### TASK OBJECTIVE
Can the data below be echoed back word for word?

### GIVEN DATA
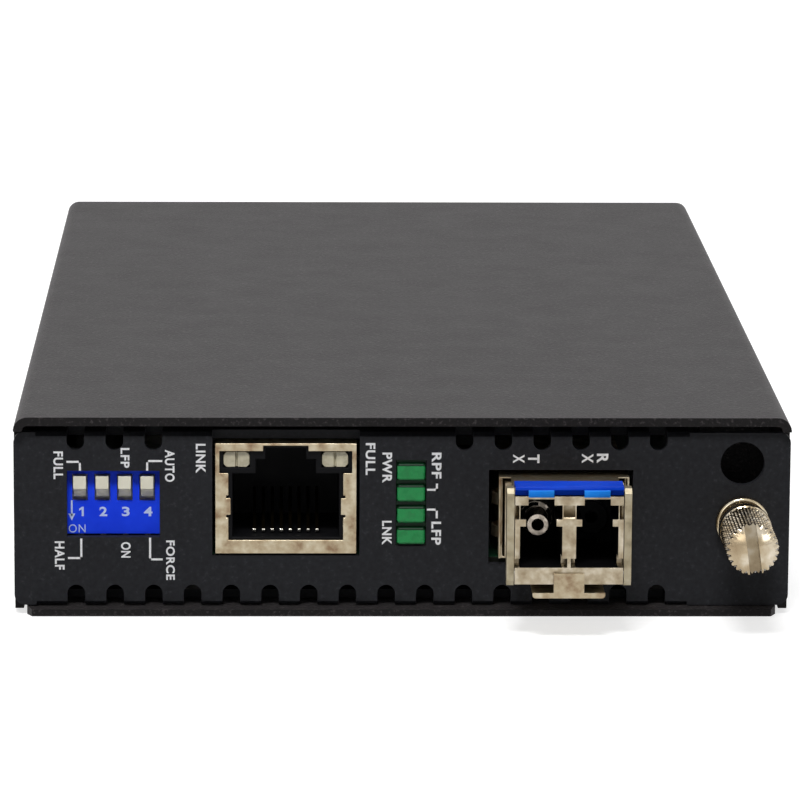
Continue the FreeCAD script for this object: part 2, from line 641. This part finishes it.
# ---------------------------------------------------------------------------------------
# Eight-way copper jack
# ---------------------------------------------------------------------------------------
def make_jack_shield():
    """Tinned shell: thin walls, a framed front with lamp windows and a latch notch."""
    body = new_body("JackShield")
    left, right = d.jack_middle - d.jack_half, d.jack_middle + d.jack_half
    shell = new_sketch(body, "XZ", d.jack_front, "ShellOutline")
    rectangle(shell, (left, d.jack_foot), (right, d.jack_top))
    pad(body, shell, d.jack_depth, "ShellPad")
    hollow = new_sketch(body, "XY", d.jack_foot - 1, "ShellHollow")
    rectangle(hollow, (left + d.shield_sheet, d.jack_front + d.shield_sheet),
              (right - d.shield_sheet, d.jack_front + d.jack_depth - d.shield_sheet))
    pocket(body, hollow, d.jack_top - d.jack_foot - d.shield_sheet + 1, "ShellHollowCut")
    front = new_sketch(body, "XZ", d.jack_front - 0.5, "ShellOpening")
    bulge = bite = 0.25
    low, high, step = 11.5, 13.45, 0.3
    inner = left + d.jack_rim
    polygon(front, mirrored(d.jack_middle, [
        (inner, d.jack_sill), (inner, low - step), (inner - bite, low - step),
        (inner - bite, low), (inner + bulge, low), (inner + bulge, high),
        (inner - bite, high), (inner - bite, high + step), (inner, high + step),
        (inner, d.jack_shoulder), (left + d.jack_thin_rim, d.jack_shoulder),
        (left + d.jack_thin_rim, d.jack_brow), (d.jack_middle - d.jack_brow_half, d.jack_brow),
        (d.jack_middle - d.jack_brow_half, d.jack_top - d.shield_sheet)]))
    pocket(body, front, d.shield_sheet + 0.6, "ShellOpeningCut")
    return finish(body, "jack_shield")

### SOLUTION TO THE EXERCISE
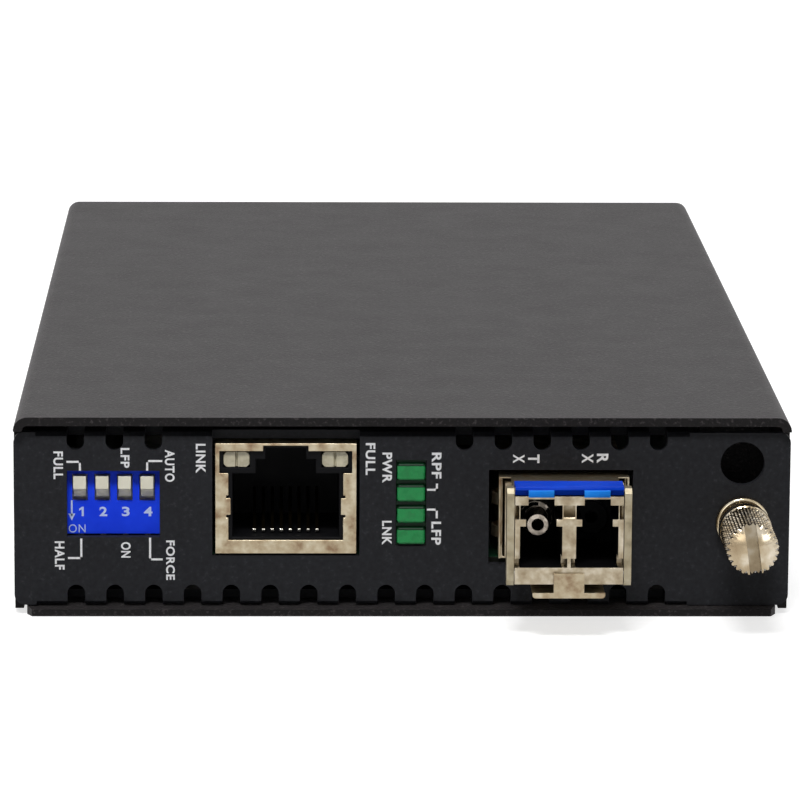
Continue the FreeCAD script for this object: part 2, from line 641. This part finishes it.
# ---------------------------------------------------------------------------------------
# Eight-way copper jack
# ---------------------------------------------------------------------------------------
def make_jack_shield():
    """Tinned shell: thin walls, a framed front with lamp windows and a latch notch."""
    body = new_body("JackShield")
    left, right = d.jack_middle - d.jack_half, d.jack_middle + d.jack_half
    shell = new_sketch(body, "XZ", d.jack_front, "ShellOutline")
    rectangle(shell, (left, d.jack_foot), (right, d.jack_top))
    pad(body, shell, d.jack_depth, "ShellPad")
    hollow = new_sketch(body, "XY", d.jack_foot - 1, "ShellHollow")
    rectangle(hollow, (left + d.shield_sheet, d.jack_front + d.shield_sheet),
              (right - d.shield_sheet, d.jack_front + d.jack_depth - d.shield_sheet))
    pocket(body, hollow, d.jack_top - d.jack_foot - d.shield_sheet + 1, "ShellHollowCut")
    front = new_sketch(body, "XZ", d.jack_front - 0.5, "ShellOpening")
    bulge = bite = 0.25
    low, high, step = 11.5, 13.45, 0.3
    inner = left + d.jack_rim
    polygon(front, mirrored(d.jack_middle, [
        (inner, d.jack_sill), (inner, low - step), (inner - bite, low - step),
        (inner - bite, low), (inner + bulge, low), (inner + bulge, high),
        (inner - bite, high), (inner - bite, high + step), (inner, high + step),
        (inner, d.jack_shoulder), (left + d.jack_thin_rim, d.jack_shoulder),
        (left + d.jack_thin_rim, d.jack_brow), (d.jack_middle - d.jack_brow_half, d.jack_brow),
        (d.jack_middle - d.jack_brow_half, d.jack_top - d.shield_sheet)]))
    pocket(body, front, d.shield_sheet + 0.6, "ShellOpeningCut")
    return finish(body, "jack_shield")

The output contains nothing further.